What this task involves:
Note each line that includes the word "joints". Copy those lines.

Source excerpt:

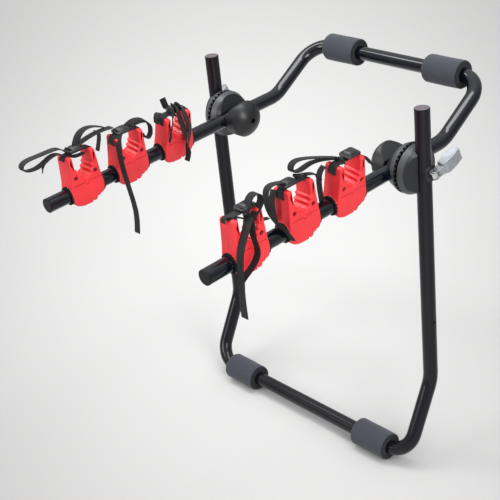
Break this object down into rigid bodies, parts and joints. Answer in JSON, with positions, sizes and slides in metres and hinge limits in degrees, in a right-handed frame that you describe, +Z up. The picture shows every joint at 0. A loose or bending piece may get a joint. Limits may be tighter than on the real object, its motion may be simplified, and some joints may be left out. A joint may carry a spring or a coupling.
{
  "type": "car bike rack",
  "caption": "Rear-mounted car bike rack: bent tube frames on toothed hubs, foam pads, and red clamp cradles with tie-down straps on the arms.",
  "frame": {"origin": "midway between the two lower foam pads, on the plane where they touch the car", "axes": "+X to the right of someone behind the car who looks at the rack, along both cross bars; +Y towards the car; +Z up"},
  "size_m": [0.5688, 0.687, 0.6488],
  "materials": {
    "satin_black_paint": "satin",
    "gloss_black_paint": "gloss",
    "black_cap": "matte",
    "foam": "matte",
    "hub_plastic": "satin",
    "washer_plastic": "satin",
    "zinc": "satin",
    "bright_steel": "gloss",
    "red_plastic": "gloss",
    "black_rubber": "matte",
    "screw_steel": "satin",
    "webbing": "matte",
    "buckle_plastic": "satin"
  },
  "bodies": {
    "lower": {"lower_frame": "satin_black_paint", "post_plug_left": "black_cap", "post_plug_right": "black_cap", "lower_pad_left": "foam", "lower_pad_right": "foam", "post_half_left": "hub_plastic", "post_half_right": "hub_plastic", "saddle_washers": "washer_plastic", "hub_bolts": "bright_steel"},
    "upper": {"upper_frame": "gloss_black_paint", "arm_plug_left": "black_cap", "arm_plug_right": "black_cap", "upper_pad_left": "foam", "upper_pad_right": "foam", "arm_half_left": "hub_plastic", "arm_half_right": "hub_plastic", "clamp_cap_left": "hub_plastic", "clamp_cap_right": "hub_plastic", "hub_nuts": "bright_steel"},
    "lever_left": {"cam_lever_left": "zinc", "lever_pin_left": "bright_steel"},
    "lever_right": {"cam_lever_right": "zinc", "lever_pin_right": "bright_steel"},
    "bush_left_front": {"cradle_bush_left_front": "black_rubber"},
    "cradle_left_front": {"cradle_inner_left_front": "red_plastic", "cradle_outer_left_front": "red_plastic", "cradle_screws_left_front": "screw_steel", "strap_left_front": "webbing", "buckle_left_front": "buckle_plastic"},
    "bush_left_middle": {"cradle_bush_left_middle": "black_rubber"},
    "cradle_left_middle": {"cradle_inner_left_middle": "red_plastic", "cradle_outer_left_middle": "red_plastic", "cradle_screws_left_middle": "screw_steel", "strap_left_middle": "webbing", "buckle_left_middle": "buckle_plastic"},
    "bush_left_rear": {"cradle_bush_left_rear": "black_rubber"},
    "cradle_left_rear": {"cradle_inner_left_rear": "red_plastic", "cradle_outer_left_rear": "red_plastic", "cradle_screws_left_rear": "screw_steel", "strap_left_rear": "webbing", "buckle_left_rear": "buckle_plastic"},
    "bush_right_front": {"cradle_bush_right_front": "black_rubber"},
    "cradle_right_front": {"cradle_inner_right_front": "red_plastic", "cradle_outer_right_front": "red_plastic", "cradle_screws_right_front": "screw_steel", "strap_right_front": "webbing", "buckle_right_front": "buckle_plastic"},
    "bush_right_middle": {"cradle_bush_right_middle": "black_rubber"},
    "cradle_right_middle": {"cradle_inner_right_middle": "red_plastic", "cradle_outer_right_middle": "red_plastic", "cradle_screws_right_middle": "screw_steel", "strap_right_middle": "webbing", "buckle_right_middle": "buckle_plastic"},
    "bush_right_rear": {"cradle_bush_right_rear": "black_rubber"},
    "cradle_right_rear": {"cradle_inner_right_rear": "red_plastic", "cradle_outer_right_rear": "red_plastic", "cradle_screws_right_rear": "screw_steel", "strap_right_rear": "webbing", "buckle_right_rear": "buckle_plastic"}
  },
  "joints": [
    {"name": "frame_fold", "type": "hinge", "parent": "lower", "child": "upper", "pos_m": [0, 0.0702, 0.51575], "axis": [1, 0, 0], "range_deg": [-45, 85]},
    {"name": "lever_turn_right", "type": "hinge", "parent": "lower", "child": "lever_right", "pos_m": [0.2714, 0.0702, 0.51575], "axis": [0, 0.342, -0.9397], "range_deg": [0, 110]},
    {"name": "lever_turn_left", "type": "hinge", "parent": "lower", "child": "lever_left", "pos_m": [-0.2714, 0.0702, 0.51575], "axis": [0, -0.342, 0.9397], "range_deg": [0, 110]},
    {"name": "bush_slide_left_front", "type": "slide", "parent": "upper", "child": "bush_left_front", "axis": [0, 1, 0], "range_m": [-0.006, 0.006]},
    {"name": "cradle_turn_left_front", "type": "hinge", "parent": "bush_left_front", "child": "cradle_left_front", "pos_m": [-0.202, -0.2769, 0.51575], "axis": [0, 1, 0], "range_deg": [-30, 30]},
    {"name": "bush_slide_left_middle", "type": "slide", "parent": "upper", "child": "bush_left_middle", "axis": [0, 1, 0], "range_m": [-0.006, 0.006]},
    {"name": "cradle_turn_left_middle", "type": "hinge", "parent": "bush_left_middle", "child": "cradle_left_middle", "pos_m": [-0.202, -0.1803, 0.51575], "axis": [0, 1, 0], "range_deg": [-37, 23]},
    {"name": "bush_slide_left_rear", "type": "slide", "parent": "upper", "child": "bush_left_rear", "axis": [0, 1, 0], "range_m": [-0.006, 0.006]},
    {"name": "cradle_turn_left_rear", "type": "hinge", "parent": "bush_left_rear", "child": "cradle_left_rear", "pos_m": [-0.202, -0.0781, 0.51575], "axis": [0, 1, 0], "range_deg": [-43.5, 16.5]},
    {"name": "bush_slide_right_front", "type": "slide", "parent": "upper", "child": "bush_right_front", "axis": [0, 1, 0], "range_m": [-0.006, 0.006]},
    {"name": "cradle_turn_right_front", "type": "hinge", "parent": "bush_right_front", "child": "cradle_right_front", "pos_m": [0.202, -0.2707, 0.51575], "axis": [0, 1, 0], "range_deg": [-30, 30]},
    {"name": "bush_slide_right_middle", "type": "slide", "parent": "upper", "child": "bush_right_middle", "axis": [0, 1, 0], "range_m": [-0.006, 0.006]},
    {"name": "cradle_turn_right_middle", "type": "hinge", "parent": "bush_right_middle", "child": "cradle_right_middle", "pos_m": [0.202, -0.1641, 0.51575], "axis": [0, 1, 0], "range_deg": [-30, 30]},
    {"name": "bush_slide_right_rear", "type": "slide", "parent": "upper", "child": "bush_right_rear", "axis": [0, 1, 0], "range_m": [-0.006, 0.006]},
    {"name": "cradle_turn_right_rear", "type": "hinge", "parent": "bush_right_rear", "child": "cradle_right_rear", "pos_m": [0.202, -0.0629, 0.51575], "axis": [0, 1, 0], "range_deg": [-39, 21]}
  ]
}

Complete answer:
Break this object down into rigid bodies, parts and joints. Answer in JSON, with positions, sizes and slides in metres and hinge limits in degrees, in a right-handed frame that you describe, +Z up. The picture shows every joint at 0. A loose or bending piece may get a joint. Limits may be tighter than on the real object, its motion may be simplified, and some joints may be left out. A joint may carry a spring or a coupling.
  "joints": [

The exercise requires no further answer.